For organizations modernizing Odoo environments, the next frontier is not simply more automation. It is governed automation: workflows that are observable, secure, auditable, and adaptable. Managed Cloud Services can support that objective by providing disciplined release operations, monitoring, observability, and resilience practices while implementation partners focus on process transformation and customer value.
Executive Conclusion
Manufacturing ERP governance is the mechanism that turns software capability into enterprise control. When procurement, production, and finance share common data, workflow standards, and decision rights, manufacturers gain more than efficiency. They gain confidence in supply commitments, production plans, inventory value, margin reporting, and strategic decisions. Odoo ERP can be a strong platform for this alignment when deployed with clear governance, disciplined architecture, and a modernization roadmap that prioritizes business outcomes over local preferences.

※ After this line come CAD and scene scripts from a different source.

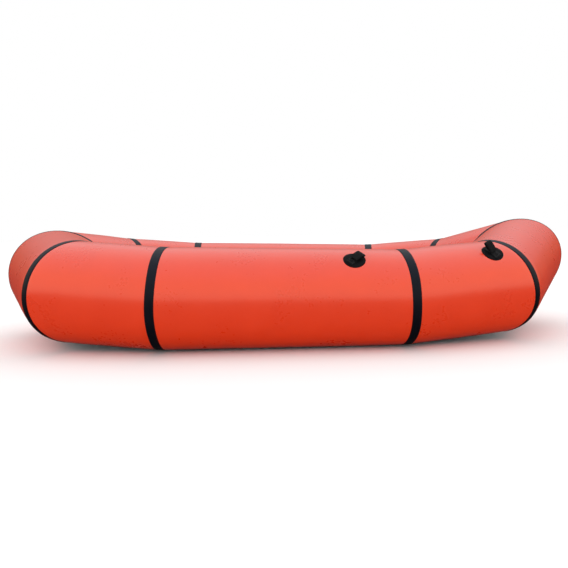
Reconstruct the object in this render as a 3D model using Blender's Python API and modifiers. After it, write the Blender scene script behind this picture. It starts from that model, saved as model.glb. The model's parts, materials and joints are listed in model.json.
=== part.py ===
"""Packraft: a one-person inflatable boat with a single-chamber tube, floor, seat, backrest and valves.

Metres, +Z up, +X towards the bow, +Y to port. The boat stands on z = 0, centred on the origin.
The tube's centreline is a closed polygon of ten stations. A straight, slightly tapered panel joins each
station to the next, and each seam lies in the plane that halves the angle between its two panels.
"""

import math

import bmesh
import bpy
from mathutils import Matrix, Vector

# ---------------------------------------------------------------- driving dimensions
# station, distance ahead of the middle, half width, height of the tube's underside, tube radius
STATIONS = (
    ("stern_tip", -0.7535, 0.000, 0.0380, 0.1520),
    ("stern_corner", -0.6015, 0.293, 0.0185, 0.1455),
    ("stern_side", -0.3375, 0.334, 0.0000, 0.1430),
    ("bow_side", 0.3285, 0.334, 0.0000, 0.1320),
    ("bow_corner", 0.6105, 0.261, 0.0160, 0.1330),
    ("bow_tip", 0.7695, 0.000, 0.0765, 0.1335),
)
PANEL_NAMES = ("stern_panel", "stern_quarter", "side_panel", "bow_quarter", "bow_panel")
TUBE_SIDES = 32
GAP = 0.0003  # clearance between pieces that touch
WALL = 0.0015  # coated fabric wall of the tube
TAPE_WIDTH = 0.025
TAPE_THICKNESS = 0.0008
TAPE_LIFT = 0.0006  # the faceted panels need a little more than GAP under the tapes
FLOOR_THICKNESS = 0.0018
FLOOR_LIFT = TAPE_LIFT + TAPE_THICKNESS + GAP  # the floor passes under the seam tapes
FLOOR_MARGIN_ANGLE = 7.0  # degrees that the floor's welded margin wraps up outboard
UNDER_TUBE = FLOOR_LIFT + FLOOR_THICKNESS

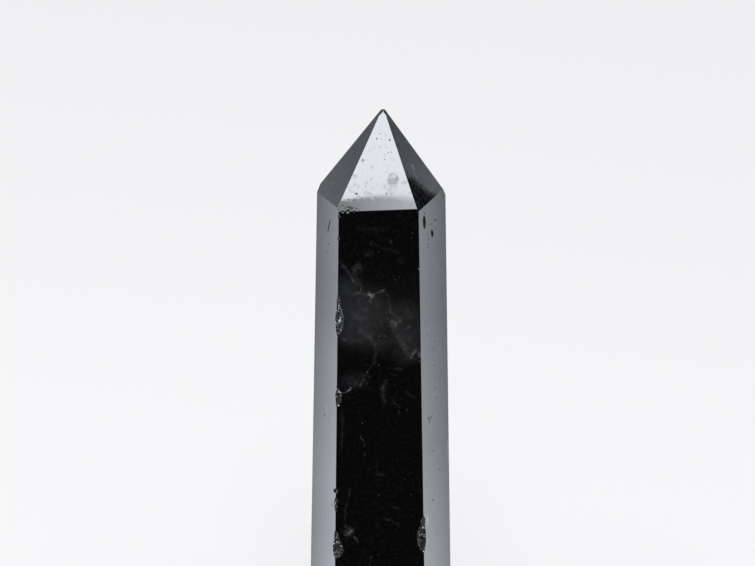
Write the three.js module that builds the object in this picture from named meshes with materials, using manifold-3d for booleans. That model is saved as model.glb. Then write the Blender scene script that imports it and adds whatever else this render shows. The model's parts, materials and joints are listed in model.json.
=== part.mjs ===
// A polished point of morion, the near-black kind of smoky quartz: one crystal, one solid.
// Six ground prism faces rise from a flat cut base, lean in a little, and are closed by six pyramid
// faces that meet in a slightly worn tip. Long edges carry shell-shaped chips, and faces small pits.
// Millimetres, +Z up. The broad front face looks along -Y. Azimuths turn from -Y towards +X.
import * as THREE from "three";
import { ConvexGeometry } from "three/addons/geometries/ConvexGeometry.js";
import { mergeVertices } from "three/addons/utils/BufferGeometryUtils.js";
import Module from "manifold-3d";

// Driving dimensions
const HEIGHT = 82; // base to the level where the pyramid faces would meet in one point
const TIP_WEAR = 0.35; // the worn tip stops this far below that point
const SHOULDER = 13; // depth below the point at which a prism face's distance is measured
const SCOOP_DETAIL = 3; // subdivisions of a chip's hollow
const PIT_DETAIL = 1; // subdivisions of a pit's hollow
const SCOOP_ROUGHNESS = 0.05; // how far a broken hollow departs from a smooth shell, as a share
const WELD = 1e-4; // vertices closer than this are one

// Each prism face: its azimuth, its distance from the axis at the shoulder, and how far it leans in.
const PRISM_FACES = {
  front: { azimuth: -1, distance: 7.25, lean: 0.85 },
  right_front: { azimuth: 64.5, distance: 7.3, lean: 1.4 },
  right_back: { azimuth: 118, distance: 7.4, lean: 0.7 },
  back: { azimuth: 181, distance: 7.3, lean: 1.0 },
  left_back: { azimuth: 240.5, distance: 7.0, lean: 1.3 },
  left_front: { azimuth: 296, distance: 8.3, lean: 1.1 },
};

// Each pyramid face: its azimuth and its slope from level.
const PYRAMID_FACES = {
  tip_front: { azimuth: -2.5, slope: 58.5 },
  tip_right_front: { azimuth: 60.5, slope: 57.5 },
  tip_right_back: { azimuth: 116.5, slope: 58 },
  tip_back: { azimuth: 182, slope: 56 },
  tip_left_back: { azimuth: 240.5, slope: 56 },
  tip_left_front: { azimuth: 298, slope: 54 },
};

// Shell-shaped chips. Each bites the edge between two faces, its middle `along` millimetres from the
// edge's upper end, or from its left end where the edge is level. `radius` is the hollow's radius
// across the edge, and `turn` swings it towards the first face, in degrees.
const EDGE_CHIPS = [
  // the left front edge, from the shoulder down
  { between: ["front", "left_front"], along: 0.6, length: 0.6, depth: 0.12, radius: 0.5, turn: 10 },
  { between: ["front", "left_front"], along: 3.6, length: 0.6, depth: 0.15, radius: 0.5, turn: -10 },
  { between: ["front", "left_front"], along: 12.3, length: 2.2, depth: 0.22, radius: 1.7, turn: 6 },
  { between: ["front", "left_front"], along: 14.8, length: 4.4, depth: 0.5, radius: 1.6, turn: 8 },
  { between: ["front", "left_front"], along: 25.4, length: 3.2, depth: 0.3, radius: 2.2, turn: 14 },
  { between: ["front", "left_front"], along: 38.8, length: 0.8, depth: 0.28, radius: 0.6, turn: -16 },
  { between: ["front", "left_front"], along: 40.1, length: 1.0, depth: 0.18, radius: 0.9, turn: 10 },
  { between: ["front", "left_front"], along: 41.2, length: 1.2, depth: 0.2, radius: 0.9, turn: -4 },
  { between: ["front", "left_front"], along: 45.5, length: 2.2, depth: 0.3, radius: 1.4, turn: 8 },
  { between: ["front", "left_front"], along: 47.1, length: 3.2, depth: 0.62, radius: 1.8, turn: 16 },
  { between: ["front", "left_front"], along: 60.5, length: 2.8, depth: 0.34, radius: 1.3, turn: -6 },
  // the right front edge
  { between: ["front", "right_front"], along: 7.7, length: 0.5, depth: 0.14, radius: 0.5, turn: 0 },
  { between: ["front", "right_front"], along: 43.4, length: 2.2, depth: 0.3, radius: 1.3, turn: -10 },
  { between: ["front", "right_front"], along: 45.6, length: 4.6, depth: 0.56, radius: 1.7, turn: 8 },
  { between: ["front", "right_front"], along: 63.0, length: 2.2, depth: 0.3, radius: 1.1, turn: 5 },
  // the side and back edges
  { between: ["left_front", "left_back"], along: 56.0, length: 3.2, depth: 0.36, radius: 1.3, turn: 0 },
  { between: ["right_front", "right_back"], along: 58.5, length: 2.6, depth: 0.3, radius: 1.2, turn: 8 },
  { between: ["right_back", "back"], along: 24.0, length: 4.4, depth: 0.42, radius: 1.5, turn: -8 },
  { between: ["right_back", "back"], along: 51.0, length: 2.2, depth: 0.26, radius: 1.1, turn: 6 },
  { between: ["back", "left_back"], along: 10.0, length: 1.6, depth: 0.2, radius: 0.9, turn: 0 },
  { between: ["back", "left_back"], along: 41.0, length: 4.8, depth: 0.46, radius: 1.6, turn: 10 },
  // nibbles along the shoulder, under the front and back pyramid faces
  { between: ["tip_front", "front"], along: 0.5, length: 0.5, depth: 0.1, radius: 0.45, turn: 0 },
  { between: ["tip_front", "front"], along: 1.15, length: 0.6, depth: 0.12, radius: 0.5, turn: 6 },
  { between: ["tip_front", "front"], along: 2.0, length: 0.45, depth: 0.07, radius: 0.4, turn: 0 },
  { between: ["tip_back", "back"], along: 5.2, length: 0.9, depth: 0.12, radius: 0.6, turn: 0 },
  // the rim of the cut base
  { between: ["front", "base"], along: 4.6, length: 2.6, depth: 0.36, radius: 1.2, turn: 0 },
  { between: ["right_back", "base"], along: 3.4, length: 2.0, depth: 0.3, radius: 1.0, turn: 6 },
  { between: ["left_back", "base"], along: 4.4, length: 3.0, depth: 0.42, radius: 1.4, turn: -8 },
];

// Pits: `below` the point, `across` from the face's middle line, positive to the right as seen from
// outside, then width, height, depth, and how far the pit's top leans to the left, in degrees.
const PITS = [
  { face: "right_front", below: 13.85, across: -2.97, width: 0.44, height: 1.75, depth: 0.2, lean: 9 },
  { face: "right_front", below: 16.05, across: -0.6, width: 0.4, height: 1.1, depth: 0.16, lean: 27 },
  { face: "right_front", below: 41.05, across: -2.85, width: 0.34, height: 1.3, depth: 0.14, lean: 45 },
  { face: "right_front", below: 17.1, across: -1.95, width: 0.26, height: 0.3, depth: 0.1, lean: 0 },
  { face: "left_front", below: 14.75, across: 1.05, width: 0.24, height: 2.2, depth: 0.1, lean: -20 },
  { face: "back", below: 30, across: 2.2, width: 0.4, height: 0.6, depth: 0.14, lean: 20 },
  { face: "left_back", below: 47, across: -1.6, width: 0.36, height: 0.9, depth: 0.14, lean: -15 },
];

const wasm = await Module();
wasm.setup();
const degrees = THREE.MathUtils.degToRad;

// The horizontal direction out of a face, from its azimuth.
function outward(azimuth) {
  const a = degrees(azimuth);
  return new THREE.Vector3(Math.sin(a), -Math.cos(a), 0);
}

// The ground planes, measured from the point at the origin. A plane holds p where normal . p = reach.
function groundPlanes() {
  const planes = {};
  for (const [name, { azimuth, distance, lean }] of Object.entries(PRISM_FACES)) {
    const out = outward(azimuth);
    const normal = out.clone().multiplyScalar(Math.cos(degrees(lean)));
    normal.z = Math.sin(degrees(lean));
    const on = out.clone().multiplyScalar(distance).setZ(-SHOULDER);
    planes[name] = { normal, reach: normal.dot(on) };
  }
  for (const [name, { azimuth, slope }] of Object.entries(PYRAMID_FACES)) {
    const normal = outward(azimuth).multiplyScalar(Math.sin(degrees(slope)));
    normal.z = Math.cos(degrees(slope));
    planes[name] = { normal, reach: 0 };
  }
  planes.worn_tip = { normal: new THREE.Vector3(0, 0, 1), reach: -TIP_WEAR };
  planes.base = { normal: new THREE.Vector3(0, 0, -1), reach: HEIGHT };
  return planes;
}

// The corner where three planes meet, or null where they don't.
function meet(a, b, c) {
  const normals = new THREE.Matrix3();
  normals.set(...a.normal.toArray(), ...b.normal.toArray(), ...c.normal.toArray());
  if (Math.abs(normals.determinant()) < 1e-6) return null;
  return new THREE.Vector3(a.reach, b.reach, c.reach).applyMatrix3(normals.invert());
}

// Every corner of the ground body, with the names of the planes that meet there.
function groundCorners(planes) {
  const names = Object.keys(planes);
  const inside = (p) => names.every((n) => planes[n].normal.dot(p) < planes[n].reach + WELD);
  const corners = [];
  for (let i = 0; i < names.length; i++) {
    for (let j = i + 1; j < names.length; j++) {
      for (let k = j + 1; k < names.length; k++) {
        const faces = [names[i], names[j], names[k]];
        const at = meet(...faces.map((n) => planes[n]));
        if (at && inside(at)) corners.push({ faces, at });
      }
    }
  }
  return corners;
}

// A closed three.js geometry as a solid that can be cut.
function solidOf(geometry) {
  const bare = geometry.clone();
  for (const extra of ["normal", "uv"]) bare.deleteAttribute(extra);
  const merged = mergeVertices(bare, WELD);
  return new wasm.Manifold(
    new wasm.Mesh({
      numProp: 3,
      vertProperties: new Float32Array(merged.attributes.position.array),
      triVerts: new Uint32Array(merged.index.array),
    }),
  );
}

// A solid back as a geometry.
function geometryOf(solid) {
  const mesh = solid.getMesh();
  const geometry = new THREE.BufferGeometry();
  geometry.setAttribute("position", new THREE.BufferAttribute(mesh.vertProperties, 3));
  geometry.setIndex(new THREE.BufferAttribute(mesh.triVerts, 1));
  return geometry;
}

// A broken hollow: a ball with soft lumps, stretched to three half sizes along three directions.
function hollow(detail, halves, directions, centre, roughness) {
  const ball = new THREE.IcosahedronGeometry(1, detail);
  const points = ball.attributes.position;
  const p = new THREE.Vector3();
  for (let i = 0; i < points.count; i++) {
    p.fromBufferAttribute(points, i);
    const lump = Math.sin(5.3 * p.x + 2.1 * centre.z) + Math.sin(4.7 * p.y - 1.3 * centre.z);
    p.multiplyScalar(1 + 0.5 * roughness * (lump + Math.sin(6.1 * p.z + centre.x)));
    points.setXYZ(i, p.x, p.y, p.z);
  }
  const frame = new THREE.Matrix4().makeBasis(...directions).setPosition(centre);
  ball.applyMatrix4(frame.multiply(new THREE.Matrix4().makeScale(...halves)));
  return solidOf(ball);
}

// A chip on the edge between two faces.
function edgeChip({ between, along, length, depth, radius, turn }, planes, corners) {
  const [first, second] = between.map((name) => planes[name].normal);
  const ends = corners.filter(({ faces }) => between.every((name) => faces.includes(name)));
  const [a, b] = ends.map(({ at }) => at);
  const level = Math.abs(a.z - b.z) < 1;
  const [start, end] = (level ? a.x < b.x : a.z > b.z) ? [a, b] : [b, a];
  const tangent = end.clone().sub(start).normalize();
  const out = first.clone().add(second).normalize();
  const swing = Math.sign(tangent.clone().cross(out).dot(first));
  out.applyAxisAngle(tangent, degrees(turn) * swing);
  const side = tangent.clone().cross(out).normalize();
  const centre = start.clone().addScaledVector(tangent, along).addScaledVector(out, radius - depth);
  // the hollow is drawn out along the edge so that it breaks the edge over the given length
  const reach = Math.sqrt(1 - ((radius - depth) / radius) ** 2);
  const halves = [length / 2 / reach, radius, radius];
  return hollow(SCOOP_DETAIL, halves, [tangent, out, side], centre, SCOOP_ROUGHNESS);
}

// A pit in a prism face.
function facePit({ face, below, across, width, height, depth, lean }, planes) {
  const { normal, reach } = planes[face];
  const side = new THREE.Vector3(0, 0, 1).cross(normal).normalize();
  const out = outward(PRISM_FACES[face].azimuth);
  const distance = (reach + normal.z * below) / normal.dot(out);
  const centre = out.multiplyScalar(distance).addScaledVector(side, across).setZ(-below);
  const turned = side.applyAxisAngle(normal, degrees(lean));
  const up = normal.clone().cross(turned);
  const halves = [width / 2, height / 2, depth];
  return hollow(PIT_DETAIL, halves, [turned, up, normal], centre, 0);
}

// The whole point, stood on its base with the middle of its footprint on the origin.
function quartzPoint() {
  const planes = groundPlanes();
  const corners = groundCorners(planes);
  const ground = new ConvexGeometry(corners.map(({ at }) => at));
  ground.computeBoundingBox();
  const middle = ground.boundingBox.getCenter(new THREE.Vector3());
  let solid = solidOf(ground);
  for (const chip of EDGE_CHIPS) solid = solid.subtract(edgeChip(chip, planes, corners));
  for (const pit of PITS) solid = solid.subtract(facePit(pit, planes));
  const geometry = geometryOf(solid).translate(-middle.x, -middle.y, HEIGHT).toNonIndexed();
  geometry.computeVertexNormals();
  return geometry;
}

const morion = new THREE.MeshStandardMaterial({ color: 0x16171a, roughness: 0.08, metalness: 0 });
const point = new THREE.Mesh(quartzPoint(), morion);
point.name = "quartz_point";

const group = new THREE.Group();
group.add(point);

export default group;
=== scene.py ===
# A polished point of morion, near-black smoky quartz, standing on a pale studio floor.
# The crystal is ground again from the same facet angles as its frame solid, with worn edges,
# shell-shaped chips, pits and specks cut in, and then polished by its materials.
# Lengths in the tables are millimetres. The mesh and the scene are in metres.
import json
import math
from collections import defaultdict, namedtuple
from itertools import combinations

import bmesh
import bpy
from mathutils import Matrix, Vector


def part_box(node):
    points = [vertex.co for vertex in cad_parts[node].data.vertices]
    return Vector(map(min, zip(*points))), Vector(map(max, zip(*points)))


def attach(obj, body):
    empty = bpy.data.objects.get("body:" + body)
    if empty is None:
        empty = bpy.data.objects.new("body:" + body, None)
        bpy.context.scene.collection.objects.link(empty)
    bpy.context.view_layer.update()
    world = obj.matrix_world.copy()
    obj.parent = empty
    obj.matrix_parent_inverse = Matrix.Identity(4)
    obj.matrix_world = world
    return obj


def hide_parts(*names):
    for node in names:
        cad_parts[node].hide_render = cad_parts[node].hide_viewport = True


bl_info = {
    "name": "Morion quartz point",
    "version": (1, 0, 0),
    "blender": (4, 5, 0),
    "location": "View3D > Sidebar > Quartz",
    "description": "A polished, chipped point of near-black quartz with its studio",
    "category": "Add Mesh",
}

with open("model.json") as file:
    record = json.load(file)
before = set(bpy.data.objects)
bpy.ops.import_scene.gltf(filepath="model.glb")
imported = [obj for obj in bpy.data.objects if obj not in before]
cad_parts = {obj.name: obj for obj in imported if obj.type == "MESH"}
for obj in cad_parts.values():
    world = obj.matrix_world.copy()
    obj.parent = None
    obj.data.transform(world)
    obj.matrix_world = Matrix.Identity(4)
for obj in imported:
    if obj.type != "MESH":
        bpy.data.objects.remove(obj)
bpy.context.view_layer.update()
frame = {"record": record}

MM = 0.001
NODE = "quartz_point"
SLOT = frame["record"]["materials"][0]["slot"]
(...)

The executive recommendation is straightforward: govern the operating model before scaling the platform. Standardize what protects control and comparability. Localize only where business reality demands it. Build architecture that supports resilience, security, and integration discipline. Measure success through fewer exceptions, faster decisions, and more trusted financial and operational insight. For ERP partners, system integrators, and enterprise teams, that is the path to a manufacturing ERP program that is not only implemented, but governable, scalable, and durable.